Requirements: Take the data below and write out exactly the lines from the one with "Reconstruct the object" through the one with "from build123d import *"; omit every other line.

Provided material:

----------

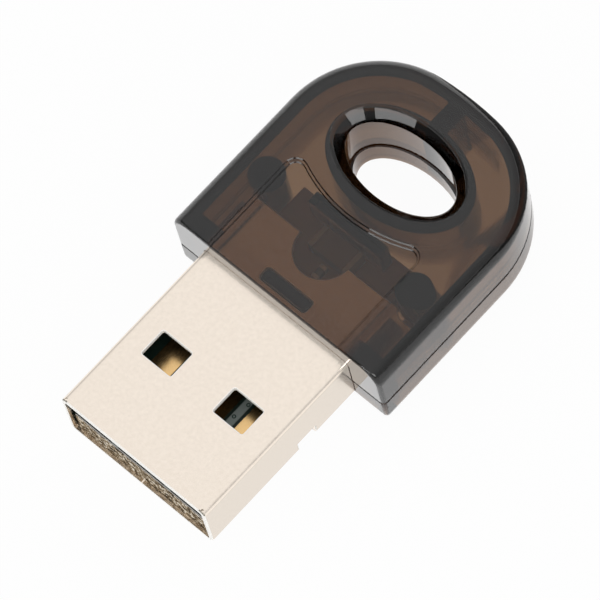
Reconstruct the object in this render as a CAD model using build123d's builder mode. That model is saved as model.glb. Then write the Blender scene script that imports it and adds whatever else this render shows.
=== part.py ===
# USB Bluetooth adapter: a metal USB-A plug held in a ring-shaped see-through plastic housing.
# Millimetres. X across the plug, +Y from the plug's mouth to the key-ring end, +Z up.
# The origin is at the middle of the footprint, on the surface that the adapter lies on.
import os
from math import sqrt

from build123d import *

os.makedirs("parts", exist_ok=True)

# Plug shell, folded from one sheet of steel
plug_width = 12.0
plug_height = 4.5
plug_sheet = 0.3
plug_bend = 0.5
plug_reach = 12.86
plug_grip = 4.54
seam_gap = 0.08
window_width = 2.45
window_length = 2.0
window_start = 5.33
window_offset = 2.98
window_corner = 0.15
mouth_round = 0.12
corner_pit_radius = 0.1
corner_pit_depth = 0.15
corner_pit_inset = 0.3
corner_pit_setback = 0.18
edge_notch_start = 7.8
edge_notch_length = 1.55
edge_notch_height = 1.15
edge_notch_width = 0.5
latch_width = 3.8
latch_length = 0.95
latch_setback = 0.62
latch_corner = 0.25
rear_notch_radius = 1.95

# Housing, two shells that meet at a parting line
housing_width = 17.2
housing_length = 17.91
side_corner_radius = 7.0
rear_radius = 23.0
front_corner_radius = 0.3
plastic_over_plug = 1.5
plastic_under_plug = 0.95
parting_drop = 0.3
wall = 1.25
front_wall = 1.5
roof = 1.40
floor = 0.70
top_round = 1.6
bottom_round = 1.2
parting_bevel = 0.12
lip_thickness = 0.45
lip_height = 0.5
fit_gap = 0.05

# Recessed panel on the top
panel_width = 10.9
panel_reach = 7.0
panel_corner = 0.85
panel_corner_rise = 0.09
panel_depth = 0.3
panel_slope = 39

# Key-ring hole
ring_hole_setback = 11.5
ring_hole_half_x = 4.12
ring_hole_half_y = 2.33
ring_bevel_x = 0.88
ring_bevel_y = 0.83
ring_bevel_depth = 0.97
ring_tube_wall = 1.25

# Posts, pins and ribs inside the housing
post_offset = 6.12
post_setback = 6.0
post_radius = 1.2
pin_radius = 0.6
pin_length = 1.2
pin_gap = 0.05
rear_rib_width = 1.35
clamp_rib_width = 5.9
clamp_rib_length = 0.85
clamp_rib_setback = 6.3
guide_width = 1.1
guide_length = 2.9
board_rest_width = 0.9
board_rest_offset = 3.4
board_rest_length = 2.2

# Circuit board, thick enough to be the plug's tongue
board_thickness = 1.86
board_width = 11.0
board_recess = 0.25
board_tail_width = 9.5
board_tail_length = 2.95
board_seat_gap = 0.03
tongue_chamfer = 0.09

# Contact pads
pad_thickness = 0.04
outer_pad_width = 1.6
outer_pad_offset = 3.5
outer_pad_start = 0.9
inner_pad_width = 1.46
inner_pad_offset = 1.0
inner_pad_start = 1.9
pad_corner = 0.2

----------

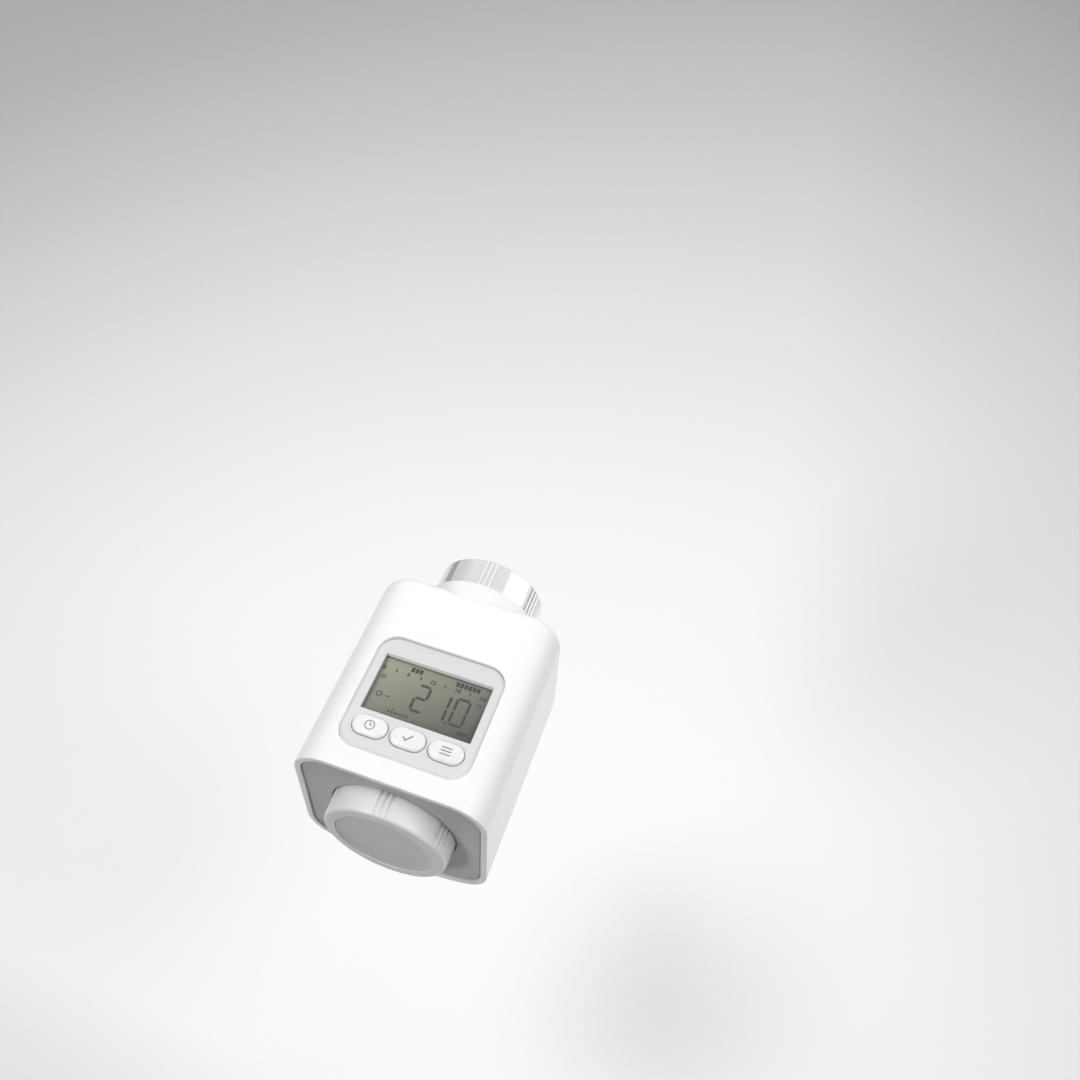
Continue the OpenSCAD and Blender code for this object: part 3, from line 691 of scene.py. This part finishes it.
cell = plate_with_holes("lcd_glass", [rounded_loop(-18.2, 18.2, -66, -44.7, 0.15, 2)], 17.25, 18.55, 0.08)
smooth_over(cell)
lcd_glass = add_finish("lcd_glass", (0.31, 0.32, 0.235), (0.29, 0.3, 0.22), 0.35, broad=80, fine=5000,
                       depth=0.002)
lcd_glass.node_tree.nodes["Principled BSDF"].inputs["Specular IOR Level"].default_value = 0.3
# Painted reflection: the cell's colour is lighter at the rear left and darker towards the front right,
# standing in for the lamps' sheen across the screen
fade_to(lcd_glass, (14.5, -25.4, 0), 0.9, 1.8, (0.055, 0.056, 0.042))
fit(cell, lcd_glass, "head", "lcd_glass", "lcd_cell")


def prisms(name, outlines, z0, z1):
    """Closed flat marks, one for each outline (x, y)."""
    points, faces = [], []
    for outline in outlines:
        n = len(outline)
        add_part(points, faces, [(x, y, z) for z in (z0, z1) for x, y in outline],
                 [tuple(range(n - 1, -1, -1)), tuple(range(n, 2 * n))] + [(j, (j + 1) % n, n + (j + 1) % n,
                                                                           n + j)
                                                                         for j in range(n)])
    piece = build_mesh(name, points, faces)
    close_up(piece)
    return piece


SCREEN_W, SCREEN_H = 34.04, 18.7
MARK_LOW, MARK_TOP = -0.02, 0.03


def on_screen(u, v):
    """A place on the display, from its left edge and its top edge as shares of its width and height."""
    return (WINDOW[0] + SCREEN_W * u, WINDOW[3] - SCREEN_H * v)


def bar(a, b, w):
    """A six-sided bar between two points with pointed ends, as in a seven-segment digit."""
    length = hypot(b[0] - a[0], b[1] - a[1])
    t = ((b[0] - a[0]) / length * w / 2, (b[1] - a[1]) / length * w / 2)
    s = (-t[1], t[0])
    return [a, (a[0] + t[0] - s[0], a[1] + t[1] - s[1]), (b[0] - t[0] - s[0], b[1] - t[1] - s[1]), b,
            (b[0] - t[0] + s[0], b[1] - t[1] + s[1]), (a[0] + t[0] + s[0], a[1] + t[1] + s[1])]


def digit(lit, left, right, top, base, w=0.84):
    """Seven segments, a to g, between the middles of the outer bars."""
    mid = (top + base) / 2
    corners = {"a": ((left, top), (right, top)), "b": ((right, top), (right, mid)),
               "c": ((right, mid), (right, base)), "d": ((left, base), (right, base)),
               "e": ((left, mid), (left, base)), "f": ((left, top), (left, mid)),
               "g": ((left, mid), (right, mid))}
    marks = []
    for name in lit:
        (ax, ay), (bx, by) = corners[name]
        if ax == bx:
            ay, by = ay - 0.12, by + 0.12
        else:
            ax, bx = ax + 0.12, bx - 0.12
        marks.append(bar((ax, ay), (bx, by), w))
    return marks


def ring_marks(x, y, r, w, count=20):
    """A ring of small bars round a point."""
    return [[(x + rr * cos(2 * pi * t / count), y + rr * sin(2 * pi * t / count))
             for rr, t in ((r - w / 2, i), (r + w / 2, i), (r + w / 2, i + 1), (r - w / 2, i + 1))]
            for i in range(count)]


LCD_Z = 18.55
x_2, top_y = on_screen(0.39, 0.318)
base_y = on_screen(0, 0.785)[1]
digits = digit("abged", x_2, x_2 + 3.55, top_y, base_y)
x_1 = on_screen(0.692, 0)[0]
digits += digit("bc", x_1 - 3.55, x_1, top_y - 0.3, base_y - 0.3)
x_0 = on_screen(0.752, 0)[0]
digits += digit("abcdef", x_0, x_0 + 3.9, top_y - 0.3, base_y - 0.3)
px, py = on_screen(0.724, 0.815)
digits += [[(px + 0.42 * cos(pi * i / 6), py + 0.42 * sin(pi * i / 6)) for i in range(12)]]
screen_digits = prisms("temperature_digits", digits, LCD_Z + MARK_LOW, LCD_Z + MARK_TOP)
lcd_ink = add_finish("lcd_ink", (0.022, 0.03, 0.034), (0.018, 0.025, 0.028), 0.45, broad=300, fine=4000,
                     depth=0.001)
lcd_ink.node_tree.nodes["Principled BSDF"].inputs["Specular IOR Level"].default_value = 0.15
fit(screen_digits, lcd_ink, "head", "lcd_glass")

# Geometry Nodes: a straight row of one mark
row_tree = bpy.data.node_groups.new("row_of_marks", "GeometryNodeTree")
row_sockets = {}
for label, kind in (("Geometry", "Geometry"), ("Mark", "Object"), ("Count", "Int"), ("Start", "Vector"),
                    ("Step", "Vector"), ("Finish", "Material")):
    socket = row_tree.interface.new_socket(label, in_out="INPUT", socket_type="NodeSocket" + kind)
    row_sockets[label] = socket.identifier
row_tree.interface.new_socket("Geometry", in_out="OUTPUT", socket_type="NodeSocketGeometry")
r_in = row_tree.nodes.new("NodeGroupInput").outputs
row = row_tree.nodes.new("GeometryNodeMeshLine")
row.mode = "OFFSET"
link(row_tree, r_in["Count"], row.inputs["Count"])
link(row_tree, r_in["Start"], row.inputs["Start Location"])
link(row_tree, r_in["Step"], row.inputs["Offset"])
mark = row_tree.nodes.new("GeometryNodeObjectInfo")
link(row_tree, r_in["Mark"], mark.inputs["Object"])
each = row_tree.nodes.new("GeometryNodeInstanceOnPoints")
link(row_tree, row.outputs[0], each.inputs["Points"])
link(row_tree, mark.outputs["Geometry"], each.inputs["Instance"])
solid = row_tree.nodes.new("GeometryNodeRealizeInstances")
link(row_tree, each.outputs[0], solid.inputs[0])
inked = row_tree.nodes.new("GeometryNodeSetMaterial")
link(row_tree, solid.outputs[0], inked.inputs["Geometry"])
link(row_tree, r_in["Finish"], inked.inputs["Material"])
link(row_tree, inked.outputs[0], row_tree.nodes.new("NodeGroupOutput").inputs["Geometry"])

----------

Written solution:
Reconstruct the object in this render as a CAD model using build123d's builder mode. That model is saved as model.glb. Then write the Blender scene script that imports it and adds whatever else this render shows.
=== part.py ===
# USB Bluetooth adapter: a metal USB-A plug held in a ring-shaped see-through plastic housing.
# Millimetres. X across the plug, +Y from the plug's mouth to the key-ring end, +Z up.
# The origin is at the middle of the footprint, on the surface that the adapter lies on.
import os
from math import sqrt

from build123d import *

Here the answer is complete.